Bridging the Digital Divide: A Matter of Equality

I spoke to a gentleman recently about the efforts of public libraries to bridge the Digital Divide, both in terms of offering broadband internet access to those who otherwise don’t have it, and teaching digital and information literacy to those who need it.

This gentleman told me that he thinks the internet is useless. He’s been online, tried the social media thing, wandered around the web, and he sees no value in any of it. He concluded that it’s all just a flood of unreliable, unverified information, and people being mean and wasting time. He believes that we’d all be better off without it.

He told me that he can’t understand why we work so hard to provide access to something that people don’t need and shouldn’t be using in the first place. I don’t believe this man was intentionally exclusionary or prejudiced—he sincerely couldn’t understand why anyone would value something which, to him, is so obviously value-less.

Rather than argue with this gentleman’s opinions regarding the supposed value of the internet, I responded:

At least you had a choice.

He had the opportunity to experience the digital realm firsthand and decide for himself whether he wanted to be a part of it. He had the privilege of rejecting it of his own free will. He occupies a position in our society in which he suffers no particular ill effect by not participating online.

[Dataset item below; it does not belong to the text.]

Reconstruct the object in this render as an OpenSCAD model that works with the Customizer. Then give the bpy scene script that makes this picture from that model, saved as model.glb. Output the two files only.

People on the have-not side of the Digital Divide don’t have that opportunity or that privilege. They don’t have a choice.

That’s the difference. That’s why it matters.

Libraries provide internet access and digital literacy to people who have no choice otherwise—people who don’t have the opportunity to make that decision for themselves any other way.

It could be that we’ll go to all this effort only for people to come to the same conclusion as this gentleman and decide they don’t want it. I’d be fine with that, as long as I know they make the decision for themselves from a position of knowledge.

For the gentleman to whom I spoke recently, the choice was his to make. For those on the have-not side of the Digital Divide, they have no choice.

That’s the difference. That’s why it matters.